** Begin **

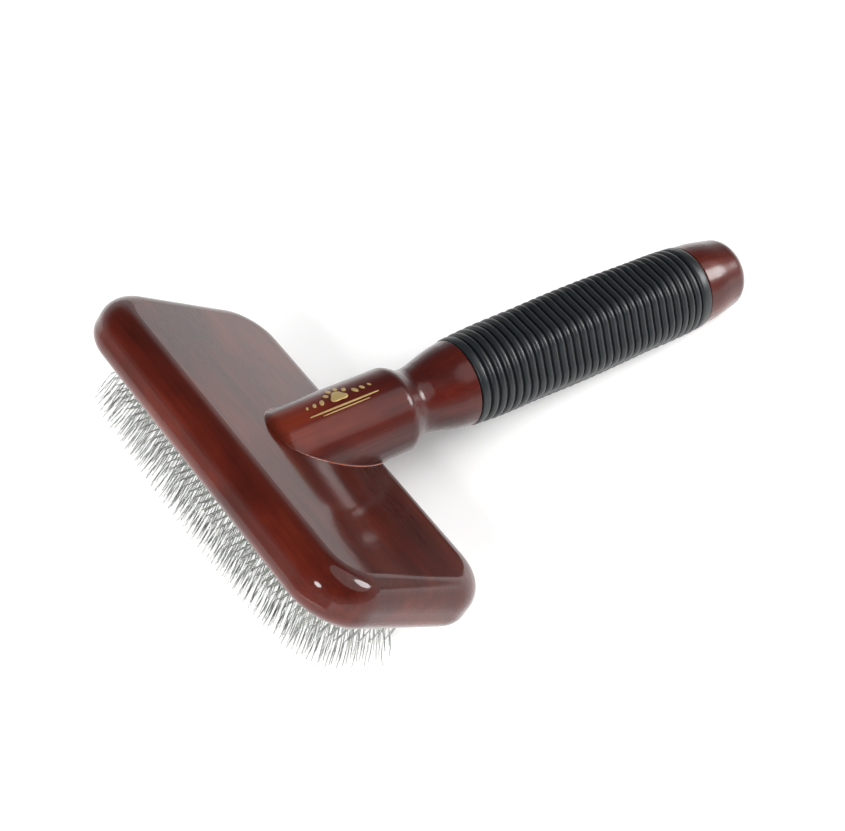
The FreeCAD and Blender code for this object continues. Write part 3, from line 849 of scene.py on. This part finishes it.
@dataclass
class Grip:
    """The rubber sleeve: round at both ends, a rounded hexagon in the middle, ringed with grooves."""

    start: float = 46.55
    end: float = 139.05
    bore: float = 11.5
    edge_round: float = 0.45
    end_land: float = 1.6
    end_radius: float = 13.95
    corner_radius: float = 15.75
    hexagon_offset: float = 8.75
    hexagon_from: float = 52.0
    hexagon_full: float = 76.0
    hexagon_until: float = 114.0
    hexagon_gone: float = 135.5
    first_groove: float = 49.8
    groove_pitch: float = 2.935
    groove_count: int = 30
    groove_width: float = 0.6
    groove_depth: float = 1.3
    rib_round: float = 1.12
    rib_power: float = 2.3
    rib_steps: int = 5
    around: int = 144

    def roundness(self, station: float) -> float:
        """How much of the hexagon a section has.

        Args:
            station: How far along the handle's axis.

        Returns:
            The share, from 0 for round to 1.
        """
        rise = (station - self.hexagon_from) / (self.hexagon_full - self.hexagon_from)
        fall = (self.hexagon_gone - station) / (self.hexagon_gone - self.hexagon_until)
        return smooth_step(min(1.0, rise, fall))

    def radius(self, station: float, angle: float) -> float:
        """The sleeve's radius without its grooves.

        Args:
            station: How far along the handle's axis.
            angle: The direction round the axis, in radians from up towards +X.

        Returns:
            The radius there.
        """
        half = (self.end - self.start) / 2.0
        across = (station - self.start - half) / half
        corner = self.end_radius + (self.corner_radius - self.end_radius) * (1.0 - across ** 2)
        offset = self.hexagon_offset * self.roundness(station)
        rounding = corner - offset
        sector = radians(60.0)
        from_corner = abs((angle % sector) - sector / 2.0)
        tangent = atan2(rounding * 0.5, offset + rounding * cos(sector / 2.0))
        if from_corner < tangent:
            lever = offset * sin(from_corner)
            return offset * cos(from_corner) + sqrt(rounding ** 2 - lever ** 2)
        flat = rounding + offset * cos(sector / 2.0)
        return flat / cos(sector / 2.0 - from_corner)

    def stations(self) -> list[float]:
        """Space the sleeve's rings of points, close together on the shoulders of each rib.

        Returns:
            Their places along the handle's axis, in order.
        """
        edge = (0.0, self.edge_round * 0.3, self.edge_round, self.end_land)
        places = [self.start + inside for inside in edge]
        rises = (1.0 - cos(pi / 2 * step / self.rib_steps) for step in range(self.rib_steps + 1))
        shoulder = [self.groove_width / 2.0 + self.rib_round * rise for rise in rises]
        for groove in range(self.groove_count):
            middle = self.first_groove + groove * self.groove_pitch
            places += [middle - away for away in reversed(shoulder)]
            places += [middle + away for away in shoulder]
        return places + [self.end - inside for inside in reversed(edge)]

    def blank(self) -> Mesh:
        """Make the sleeve before its grooves are cut.

        Returns:
            Its mesh, in the handle's frame.
        """
        angles = [tau * step / self.around for step in range(self.around)]
        rings = []
        for station in self.stations():
            inside = min(station - self.start, self.end - station)
            into = max(0.0, self.edge_round - inside)
            eased = self.edge_round - sqrt(self.edge_round ** 2 - into ** 2)
            rings.append([self.spot(self.radius(station, angle) - eased, angle, station)
                          for angle in angles])
        for station in (self.end, self.start):
            rings.append([self.spot(self.bore, angle, station) for angle in angles])
        return loft(rings, closed=True)

    @staticmethod
    def spot(radius: float, angle: float, station: float) -> Vector:
        """A place in the handle's frame; -Y is up."""
        return Vector((radius * sin(angle), -radius * cos(angle), station))

    def ring_tree(self, values: dict[str, Any]) -> NodeTree:
        """Cut the rings of grooves into a blank that lies along Z.

        Args:
            values: What the tree's inputs take, by name.

        Returns:
            The tree.
        """
        tree, given = geometry_tree("grip_rings", values)
        axes = add_node(tree, "ShaderNodeSeparateXYZ", {
            0: add_node(tree, "GeometryNodeInputPosition")}).outputs
        nearest = chain(tree, axes["Z"], ("SUBTRACT", given["First groove"]), ("DIVIDE", given["Pitch"]),
                        ("ROUND",), ("MAXIMUM", 0.0), ("MINIMUM", given["Last groove"]),
                        ("MULTIPLY", given["Pitch"]), ("ADD", given["First groove"]))
        half_width = chain(tree, given["Groove width"], ("MULTIPLY", 0.5))
        up_the_rib = chain(tree, axes["Z"], ("SUBTRACT", nearest), ("ABSOLUTE",), ("SUBTRACT", half_width),
                           ("DIVIDE", given["Rib rounding"]), ("MAXIMUM", 0.0), ("MINIMUM", 1.0))
        left = chain(tree, 1.0, ("SUBTRACT", up_the_rib), ("POWER", self.rib_power))
        sunk = chain(tree, 1.0, ("SUBTRACT", left), ("MAXIMUM", 0.0), ("POWER", 1.0 / self.rib_power))
        cut = chain(tree, 1.0, ("SUBTRACT", sunk), ("MULTIPLY", given["Groove depth"]))
        flat = add_node(tree, "ShaderNodeCombineXYZ", {axis: axes[axis] for axis in ("X", "Y")})
        radius = add_node(tree, "ShaderNodeVectorMath", {0: flat}, operation="LENGTH").outputs["Value"]
        outer = chain(tree, radius, ("SUBTRACT", given["Bore"]), ("GREATER_THAN", 0.5))
        deep = chain(tree, cut, ("MULTIPLY", outer), ("DIVIDE", radius), ("MULTIPLY", -1.0))
        inward = add_node(tree, "ShaderNodeVectorMath", {0: flat, "Scale": deep}, operation="SCALE")
        moved = add_node(tree, "GeometryNodeSetPosition", {
            "Geometry": given["Geometry"], "Offset": inward})
        real = add_node(tree, "GeometryNodeRealizeInstances", {0: moved})
        painted = add_node(tree, "GeometryNodeSetMaterial", {
            "Geometry": real, "Material": given["Material"]})
        add_node(tree, "NodeGroupOutput", {0: painted})
        return tree

    def build(self) -> None:
        """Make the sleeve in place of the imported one."""
        material = MouldedRubber("black_grip_rubber", "#101416", "#1b2022", 0.36).build()
        values = {
            "First groove": self.first_groove, "Pitch": self.groove_pitch,
            "Last groove": float(self.groove_count - 1), "Groove width": self.groove_width,
            "Groove depth": self.groove_depth, "Rib rounding": self.rib_round, "Bore": self.bore,
            "Material": material}
        mesh = grow(self.blank(), self.ring_tree(values), values)
        mesh.transform(LAY.handle())
        show("grip_sleeve_rubber", mesh, material, Slot.GRIP, "grip_sleeve")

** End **

• **Set task**
Everything from the first line through the line containing "angle: The direction" should be quoted exactly, and nothing beyond it.

• **Response below**
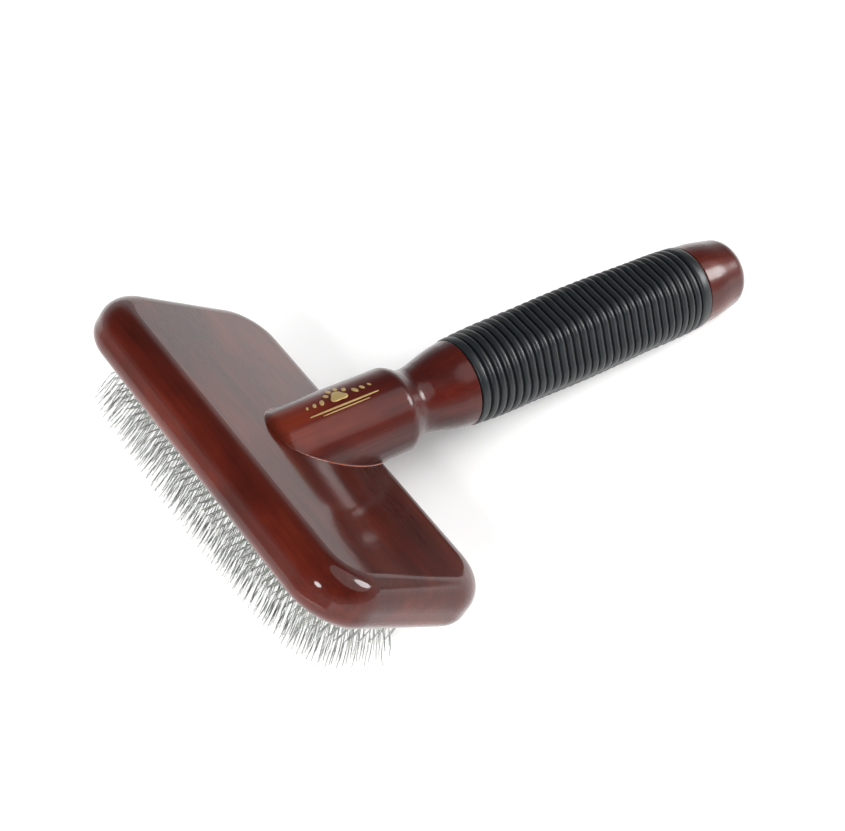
The FreeCAD and Blender code for this object continues. Write part 3, from line 849 of scene.py on. This part finishes it.
@dataclass
class Grip:
    """The rubber sleeve: round at both ends, a rounded hexagon in the middle, ringed with grooves."""

    start: float = 46.55
    end: float = 139.05
    bore: float = 11.5
    edge_round: float = 0.45
    end_land: float = 1.6
    end_radius: float = 13.95
    corner_radius: float = 15.75
    hexagon_offset: float = 8.75
    hexagon_from: float = 52.0
    hexagon_full: float = 76.0
    hexagon_until: float = 114.0
    hexagon_gone: float = 135.5
    first_groove: float = 49.8
    groove_pitch: float = 2.935
    groove_count: int = 30
    groove_width: float = 0.6
    groove_depth: float = 1.3
    rib_round: float = 1.12
    rib_power: float = 2.3
    rib_steps: int = 5
    around: int = 144

    def roundness(self, station: float) -> float:
        """How much of the hexagon a section has.

        Args:
            station: How far along the handle's axis.

        Returns:
            The share, from 0 for round to 1.
        """
        rise = (station - self.hexagon_from) / (self.hexagon_full - self.hexagon_from)
        fall = (self.hexagon_gone - station) / (self.hexagon_gone - self.hexagon_until)
        return smooth_step(min(1.0, rise, fall))

    def radius(self, station: float, angle: float) -> float:
        """The sleeve's radius without its grooves.

        Args:
            station: How far along the handle's axis.
            angle: The direction round the axis, in radians from up towards +X.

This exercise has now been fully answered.